El parecido supera la impresión de que los libros son personas en tanto la historia de sus personajes, a saber: en tanto que Dante recorra infierno, purgatorio y paraíso, o que Alonso Quijano se comporte como “El ingenioso hidalgo Don Quijote de la Mancha”. Supera la identificación que las personas puedan sentir respecto de algunos libros, eso que nos hace preferir “Rayuela” de Julio Cortázar y justificarnos diciendo: “Por París. Por sus puentes. Los no encuentros de Oliveira y la Maga. Por Rocamadour. Los mates, la patafísica. Por el paraguas rojo del parque y las tizas que escriben en el suelo”. Todo como si hubiésemos formado parte de los acontecimientos, nacido en el capítulo 1 y finalizado en el 56 –o en el 73 y el 131 respectivamente, porque “Rayuela” así lo permite–. Esto es: transcurrir nosotros mismos, crecer, desarrollarnos, vivir, hasta donde las páginas nos lo permitan.

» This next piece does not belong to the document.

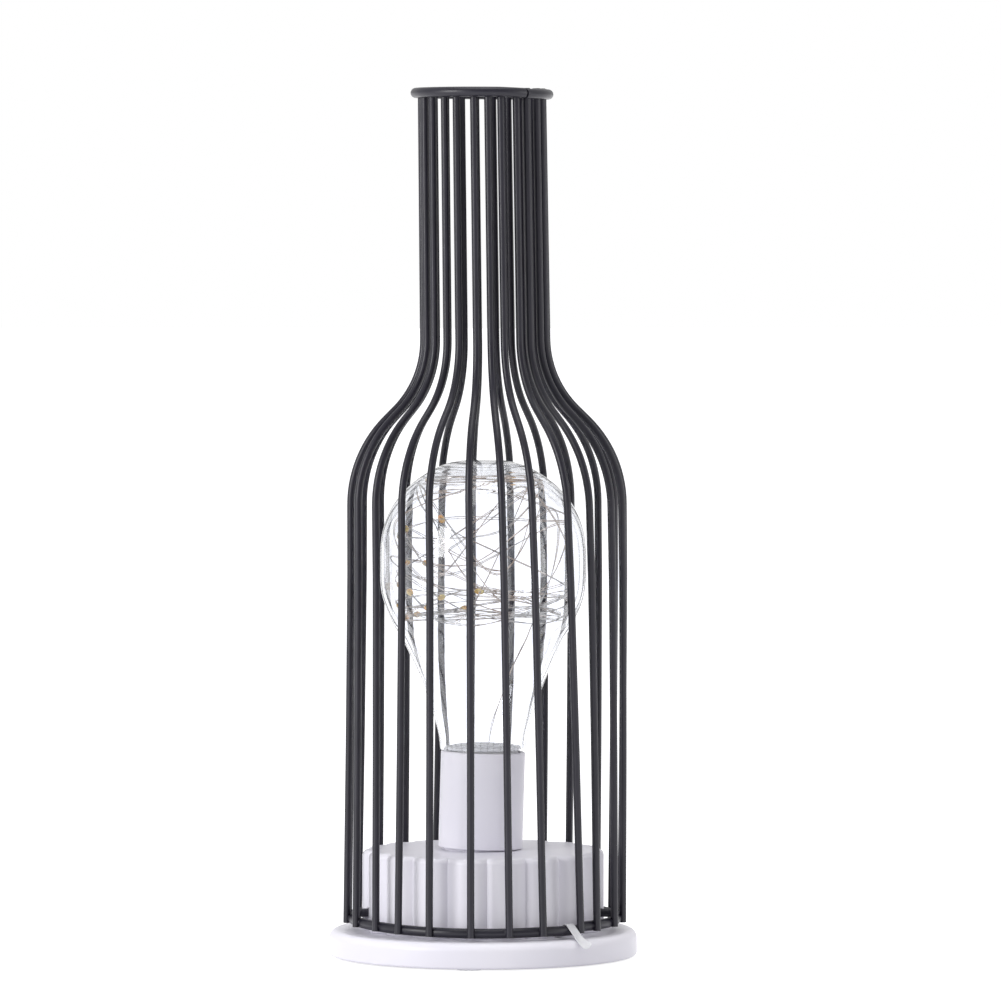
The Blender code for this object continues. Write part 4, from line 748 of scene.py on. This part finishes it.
FOOT_OFFSETS = (3.8, 3.3, 6.9, 2.1, 2.5, 3.5, 2.0, 1.0, -1.5, 0.6, -1.9, -2.6,
                0.8, -0.2, -0.5, -1.0, 0.5, -0.5, 0.8, 1.6, 2.7, 0.7, 0.5, 3.0)
NECK_OFFSETS = (-1.0, -3.6, -2.6, -5.0, -3.6, -4.4, -2.0, -1.0, -1.4, 0.0, -1.7, -1.5,
                -0.3, -1.5, 0.6, 0.8, -1.2, 0.4, 0.6, -1.0, -0.5, 0.8, -1.2, 0.8)
CAGE_SHIFTS = ((13.0, 0.5), (72.0, 1.1), (132.0, 1.5), (177.0, 1.3), (218.0, 0.7), (304.0, -0.4))


def mix(low, high, share):
    """Return the value that lies a share of the way from low to high."""
    return low + (high - low) * share


def read_table(table, value):
    """Read a table of places and values between its rows."""
    if value <= table[0][0]:
        return table[0][1]
    for (low, first), (high, second) in zip(table, table[1:]):
        if value <= high:
            return mix(first, second, (value - low) / (high - low))
    return table[-1][1]


def cage_place(angle, radius, height):
    """Return a place on the cage at an angle from the front towards the right, in degrees."""
    turn = math.radians(angle)
    shift = read_table(CAGE_SHIFTS, height / MM) * MM
    return Vector((radius * math.sin(turn) + shift, -radius * math.cos(turn), height))


def straight_line(start, end, steps):
    """Return points on the straight line from start to end."""
    return [(mix(start[0], end[0], step / steps), mix(start[1], end[1], step / steps))
            for step in range(steps + 1)]


def arc_line(middle, radius, start, end, steps):
    """Return points on an arc, with angles in degrees."""
    turns = [math.radians(mix(start, end, step / steps)) for step in range(steps + 1)]
    return [(middle[0] + radius * math.cos(turn), middle[1] + radius * math.sin(turn)) for turn in turns]


def wire_outline(bend_steps=14, straight_steps=12):
    """Return a wire's radius and height from the mouth down to the foot."""
    slope = math.radians(SHOULDER_SLOPE)
    shoulder_radius = BODY_RADIUS - SHOULDER_BEND * (1 - math.cos(slope))
    shoulder_height = SHOULDER_FOOT + SHOULDER_BEND * math.sin(slope)
    hollow_radius = NECK_RADIUS + NECK_BEND * (1 - math.cos(slope))
    hollow_height = shoulder_height + (shoulder_radius - hollow_radius) / math.tan(slope)
    neck_foot = hollow_height + NECK_BEND * math.sin(slope)
    neck_middle = (NECK_RADIUS + NECK_BEND, neck_foot)
    shoulder_middle = (BODY_RADIUS - SHOULDER_BEND, SHOULDER_FOOT)
    return [*straight_line((MOUTH_RADIUS, WIRE_TOP), (NECK_RADIUS, neck_foot), straight_steps)[:-1],
            *arc_line(neck_middle, NECK_BEND, 180.0, 180.0 + SHOULDER_SLOPE, bend_steps),
            *arc_line(shoulder_middle, SHOULDER_BEND, SHOULDER_SLOPE, 0.0, bend_steps),
            *straight_line((BODY_RADIUS, SHOULDER_FOOT), (FOOT_RADIUS, WIRE_FOOT), straight_steps)[1:]]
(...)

Un final de libro donde también se han desperdigado otras menores coincidencias superficiales: un índice, como la agónica recopilación de momentos que, en forma de un sueño, podría por última vez iluminar los ojos de un hombre desahuciado; o una reseña en la contratapa, como la materialización de la piedra escrita usada para separarnos de la existencia terrenal, generalmente escrita con palabras amables, quizá no del todo ciertas por el recorte y su necesaria brevedad, pero que, definitivamente, reflejan un modo en que posiblemente alguien pudiese recordarnos.
Estas coincidencias son superficiales y menores, no por sí mismas, sino por la comparación con otra más importante. En el final, entre novela y contratapa, un salto vacío, una segunda hoja en blanco, la última hoja. Tan enigmática, que no nos remite a nada que no sea la primera, tímida e impune de tinta. ¿Serán el espacio donde deberíamos responder nosotros, en lugar de preguntarnos por qué están en blanco? Acaso demuestran el retorno de lo reprimido, aquello que desconocemos y nos permite vivir como vivimos: ¿De dónde venimos y a dónde vamos? Preguntas sin responder u hojas en blanco sin escribir, no lo sé.
Están quienes las usan para dedicar los libros: palabras de amor, aprecio, mensajes y firmas no de hombres más, sino de personas especiales. Otros más detallistas llevan en ellas la cuenta de sus notas de lectura. Los más despistados piensan que están por protección, porque aún no se han preguntado cuánto es lo que en realidad puede proteger un escudo hecho de fibra de papel. También es posible encontrar algunos que se hacen los sordos, o todavía no escuchan, porque aún no tomaron el libro de la biblioteca, y abrieron la tapa con el detenimiento suficiente para mirar de frente a estos espejos vacíos que, capaces de recordarnos lo desconocido, lo más importante nos lo dicen sin hablar: “dejar esta hoja en blanco, por favor, la primera en blanco…. y no se lo olvide, porque es igual para ustedes, la última hoja va en blanco también.”
Sin embargo, más allá de todo esto, los libros más reservados, los que no muestran hojas en blanco porque no las tienen, también aguardan en los estantes su turno para ser leídos; y, pese a su carencia, son igualmente apilados en librerías, acomodados en habitaciones y expuestos en despachos, junto a los que sí. Esos que quizá se dieron cuenta de que las hojas en blanco no cumplen una función específica, pero que, de igual manera, han decidido mantenerlas vivas, latentes: una al comienzo y otra al final.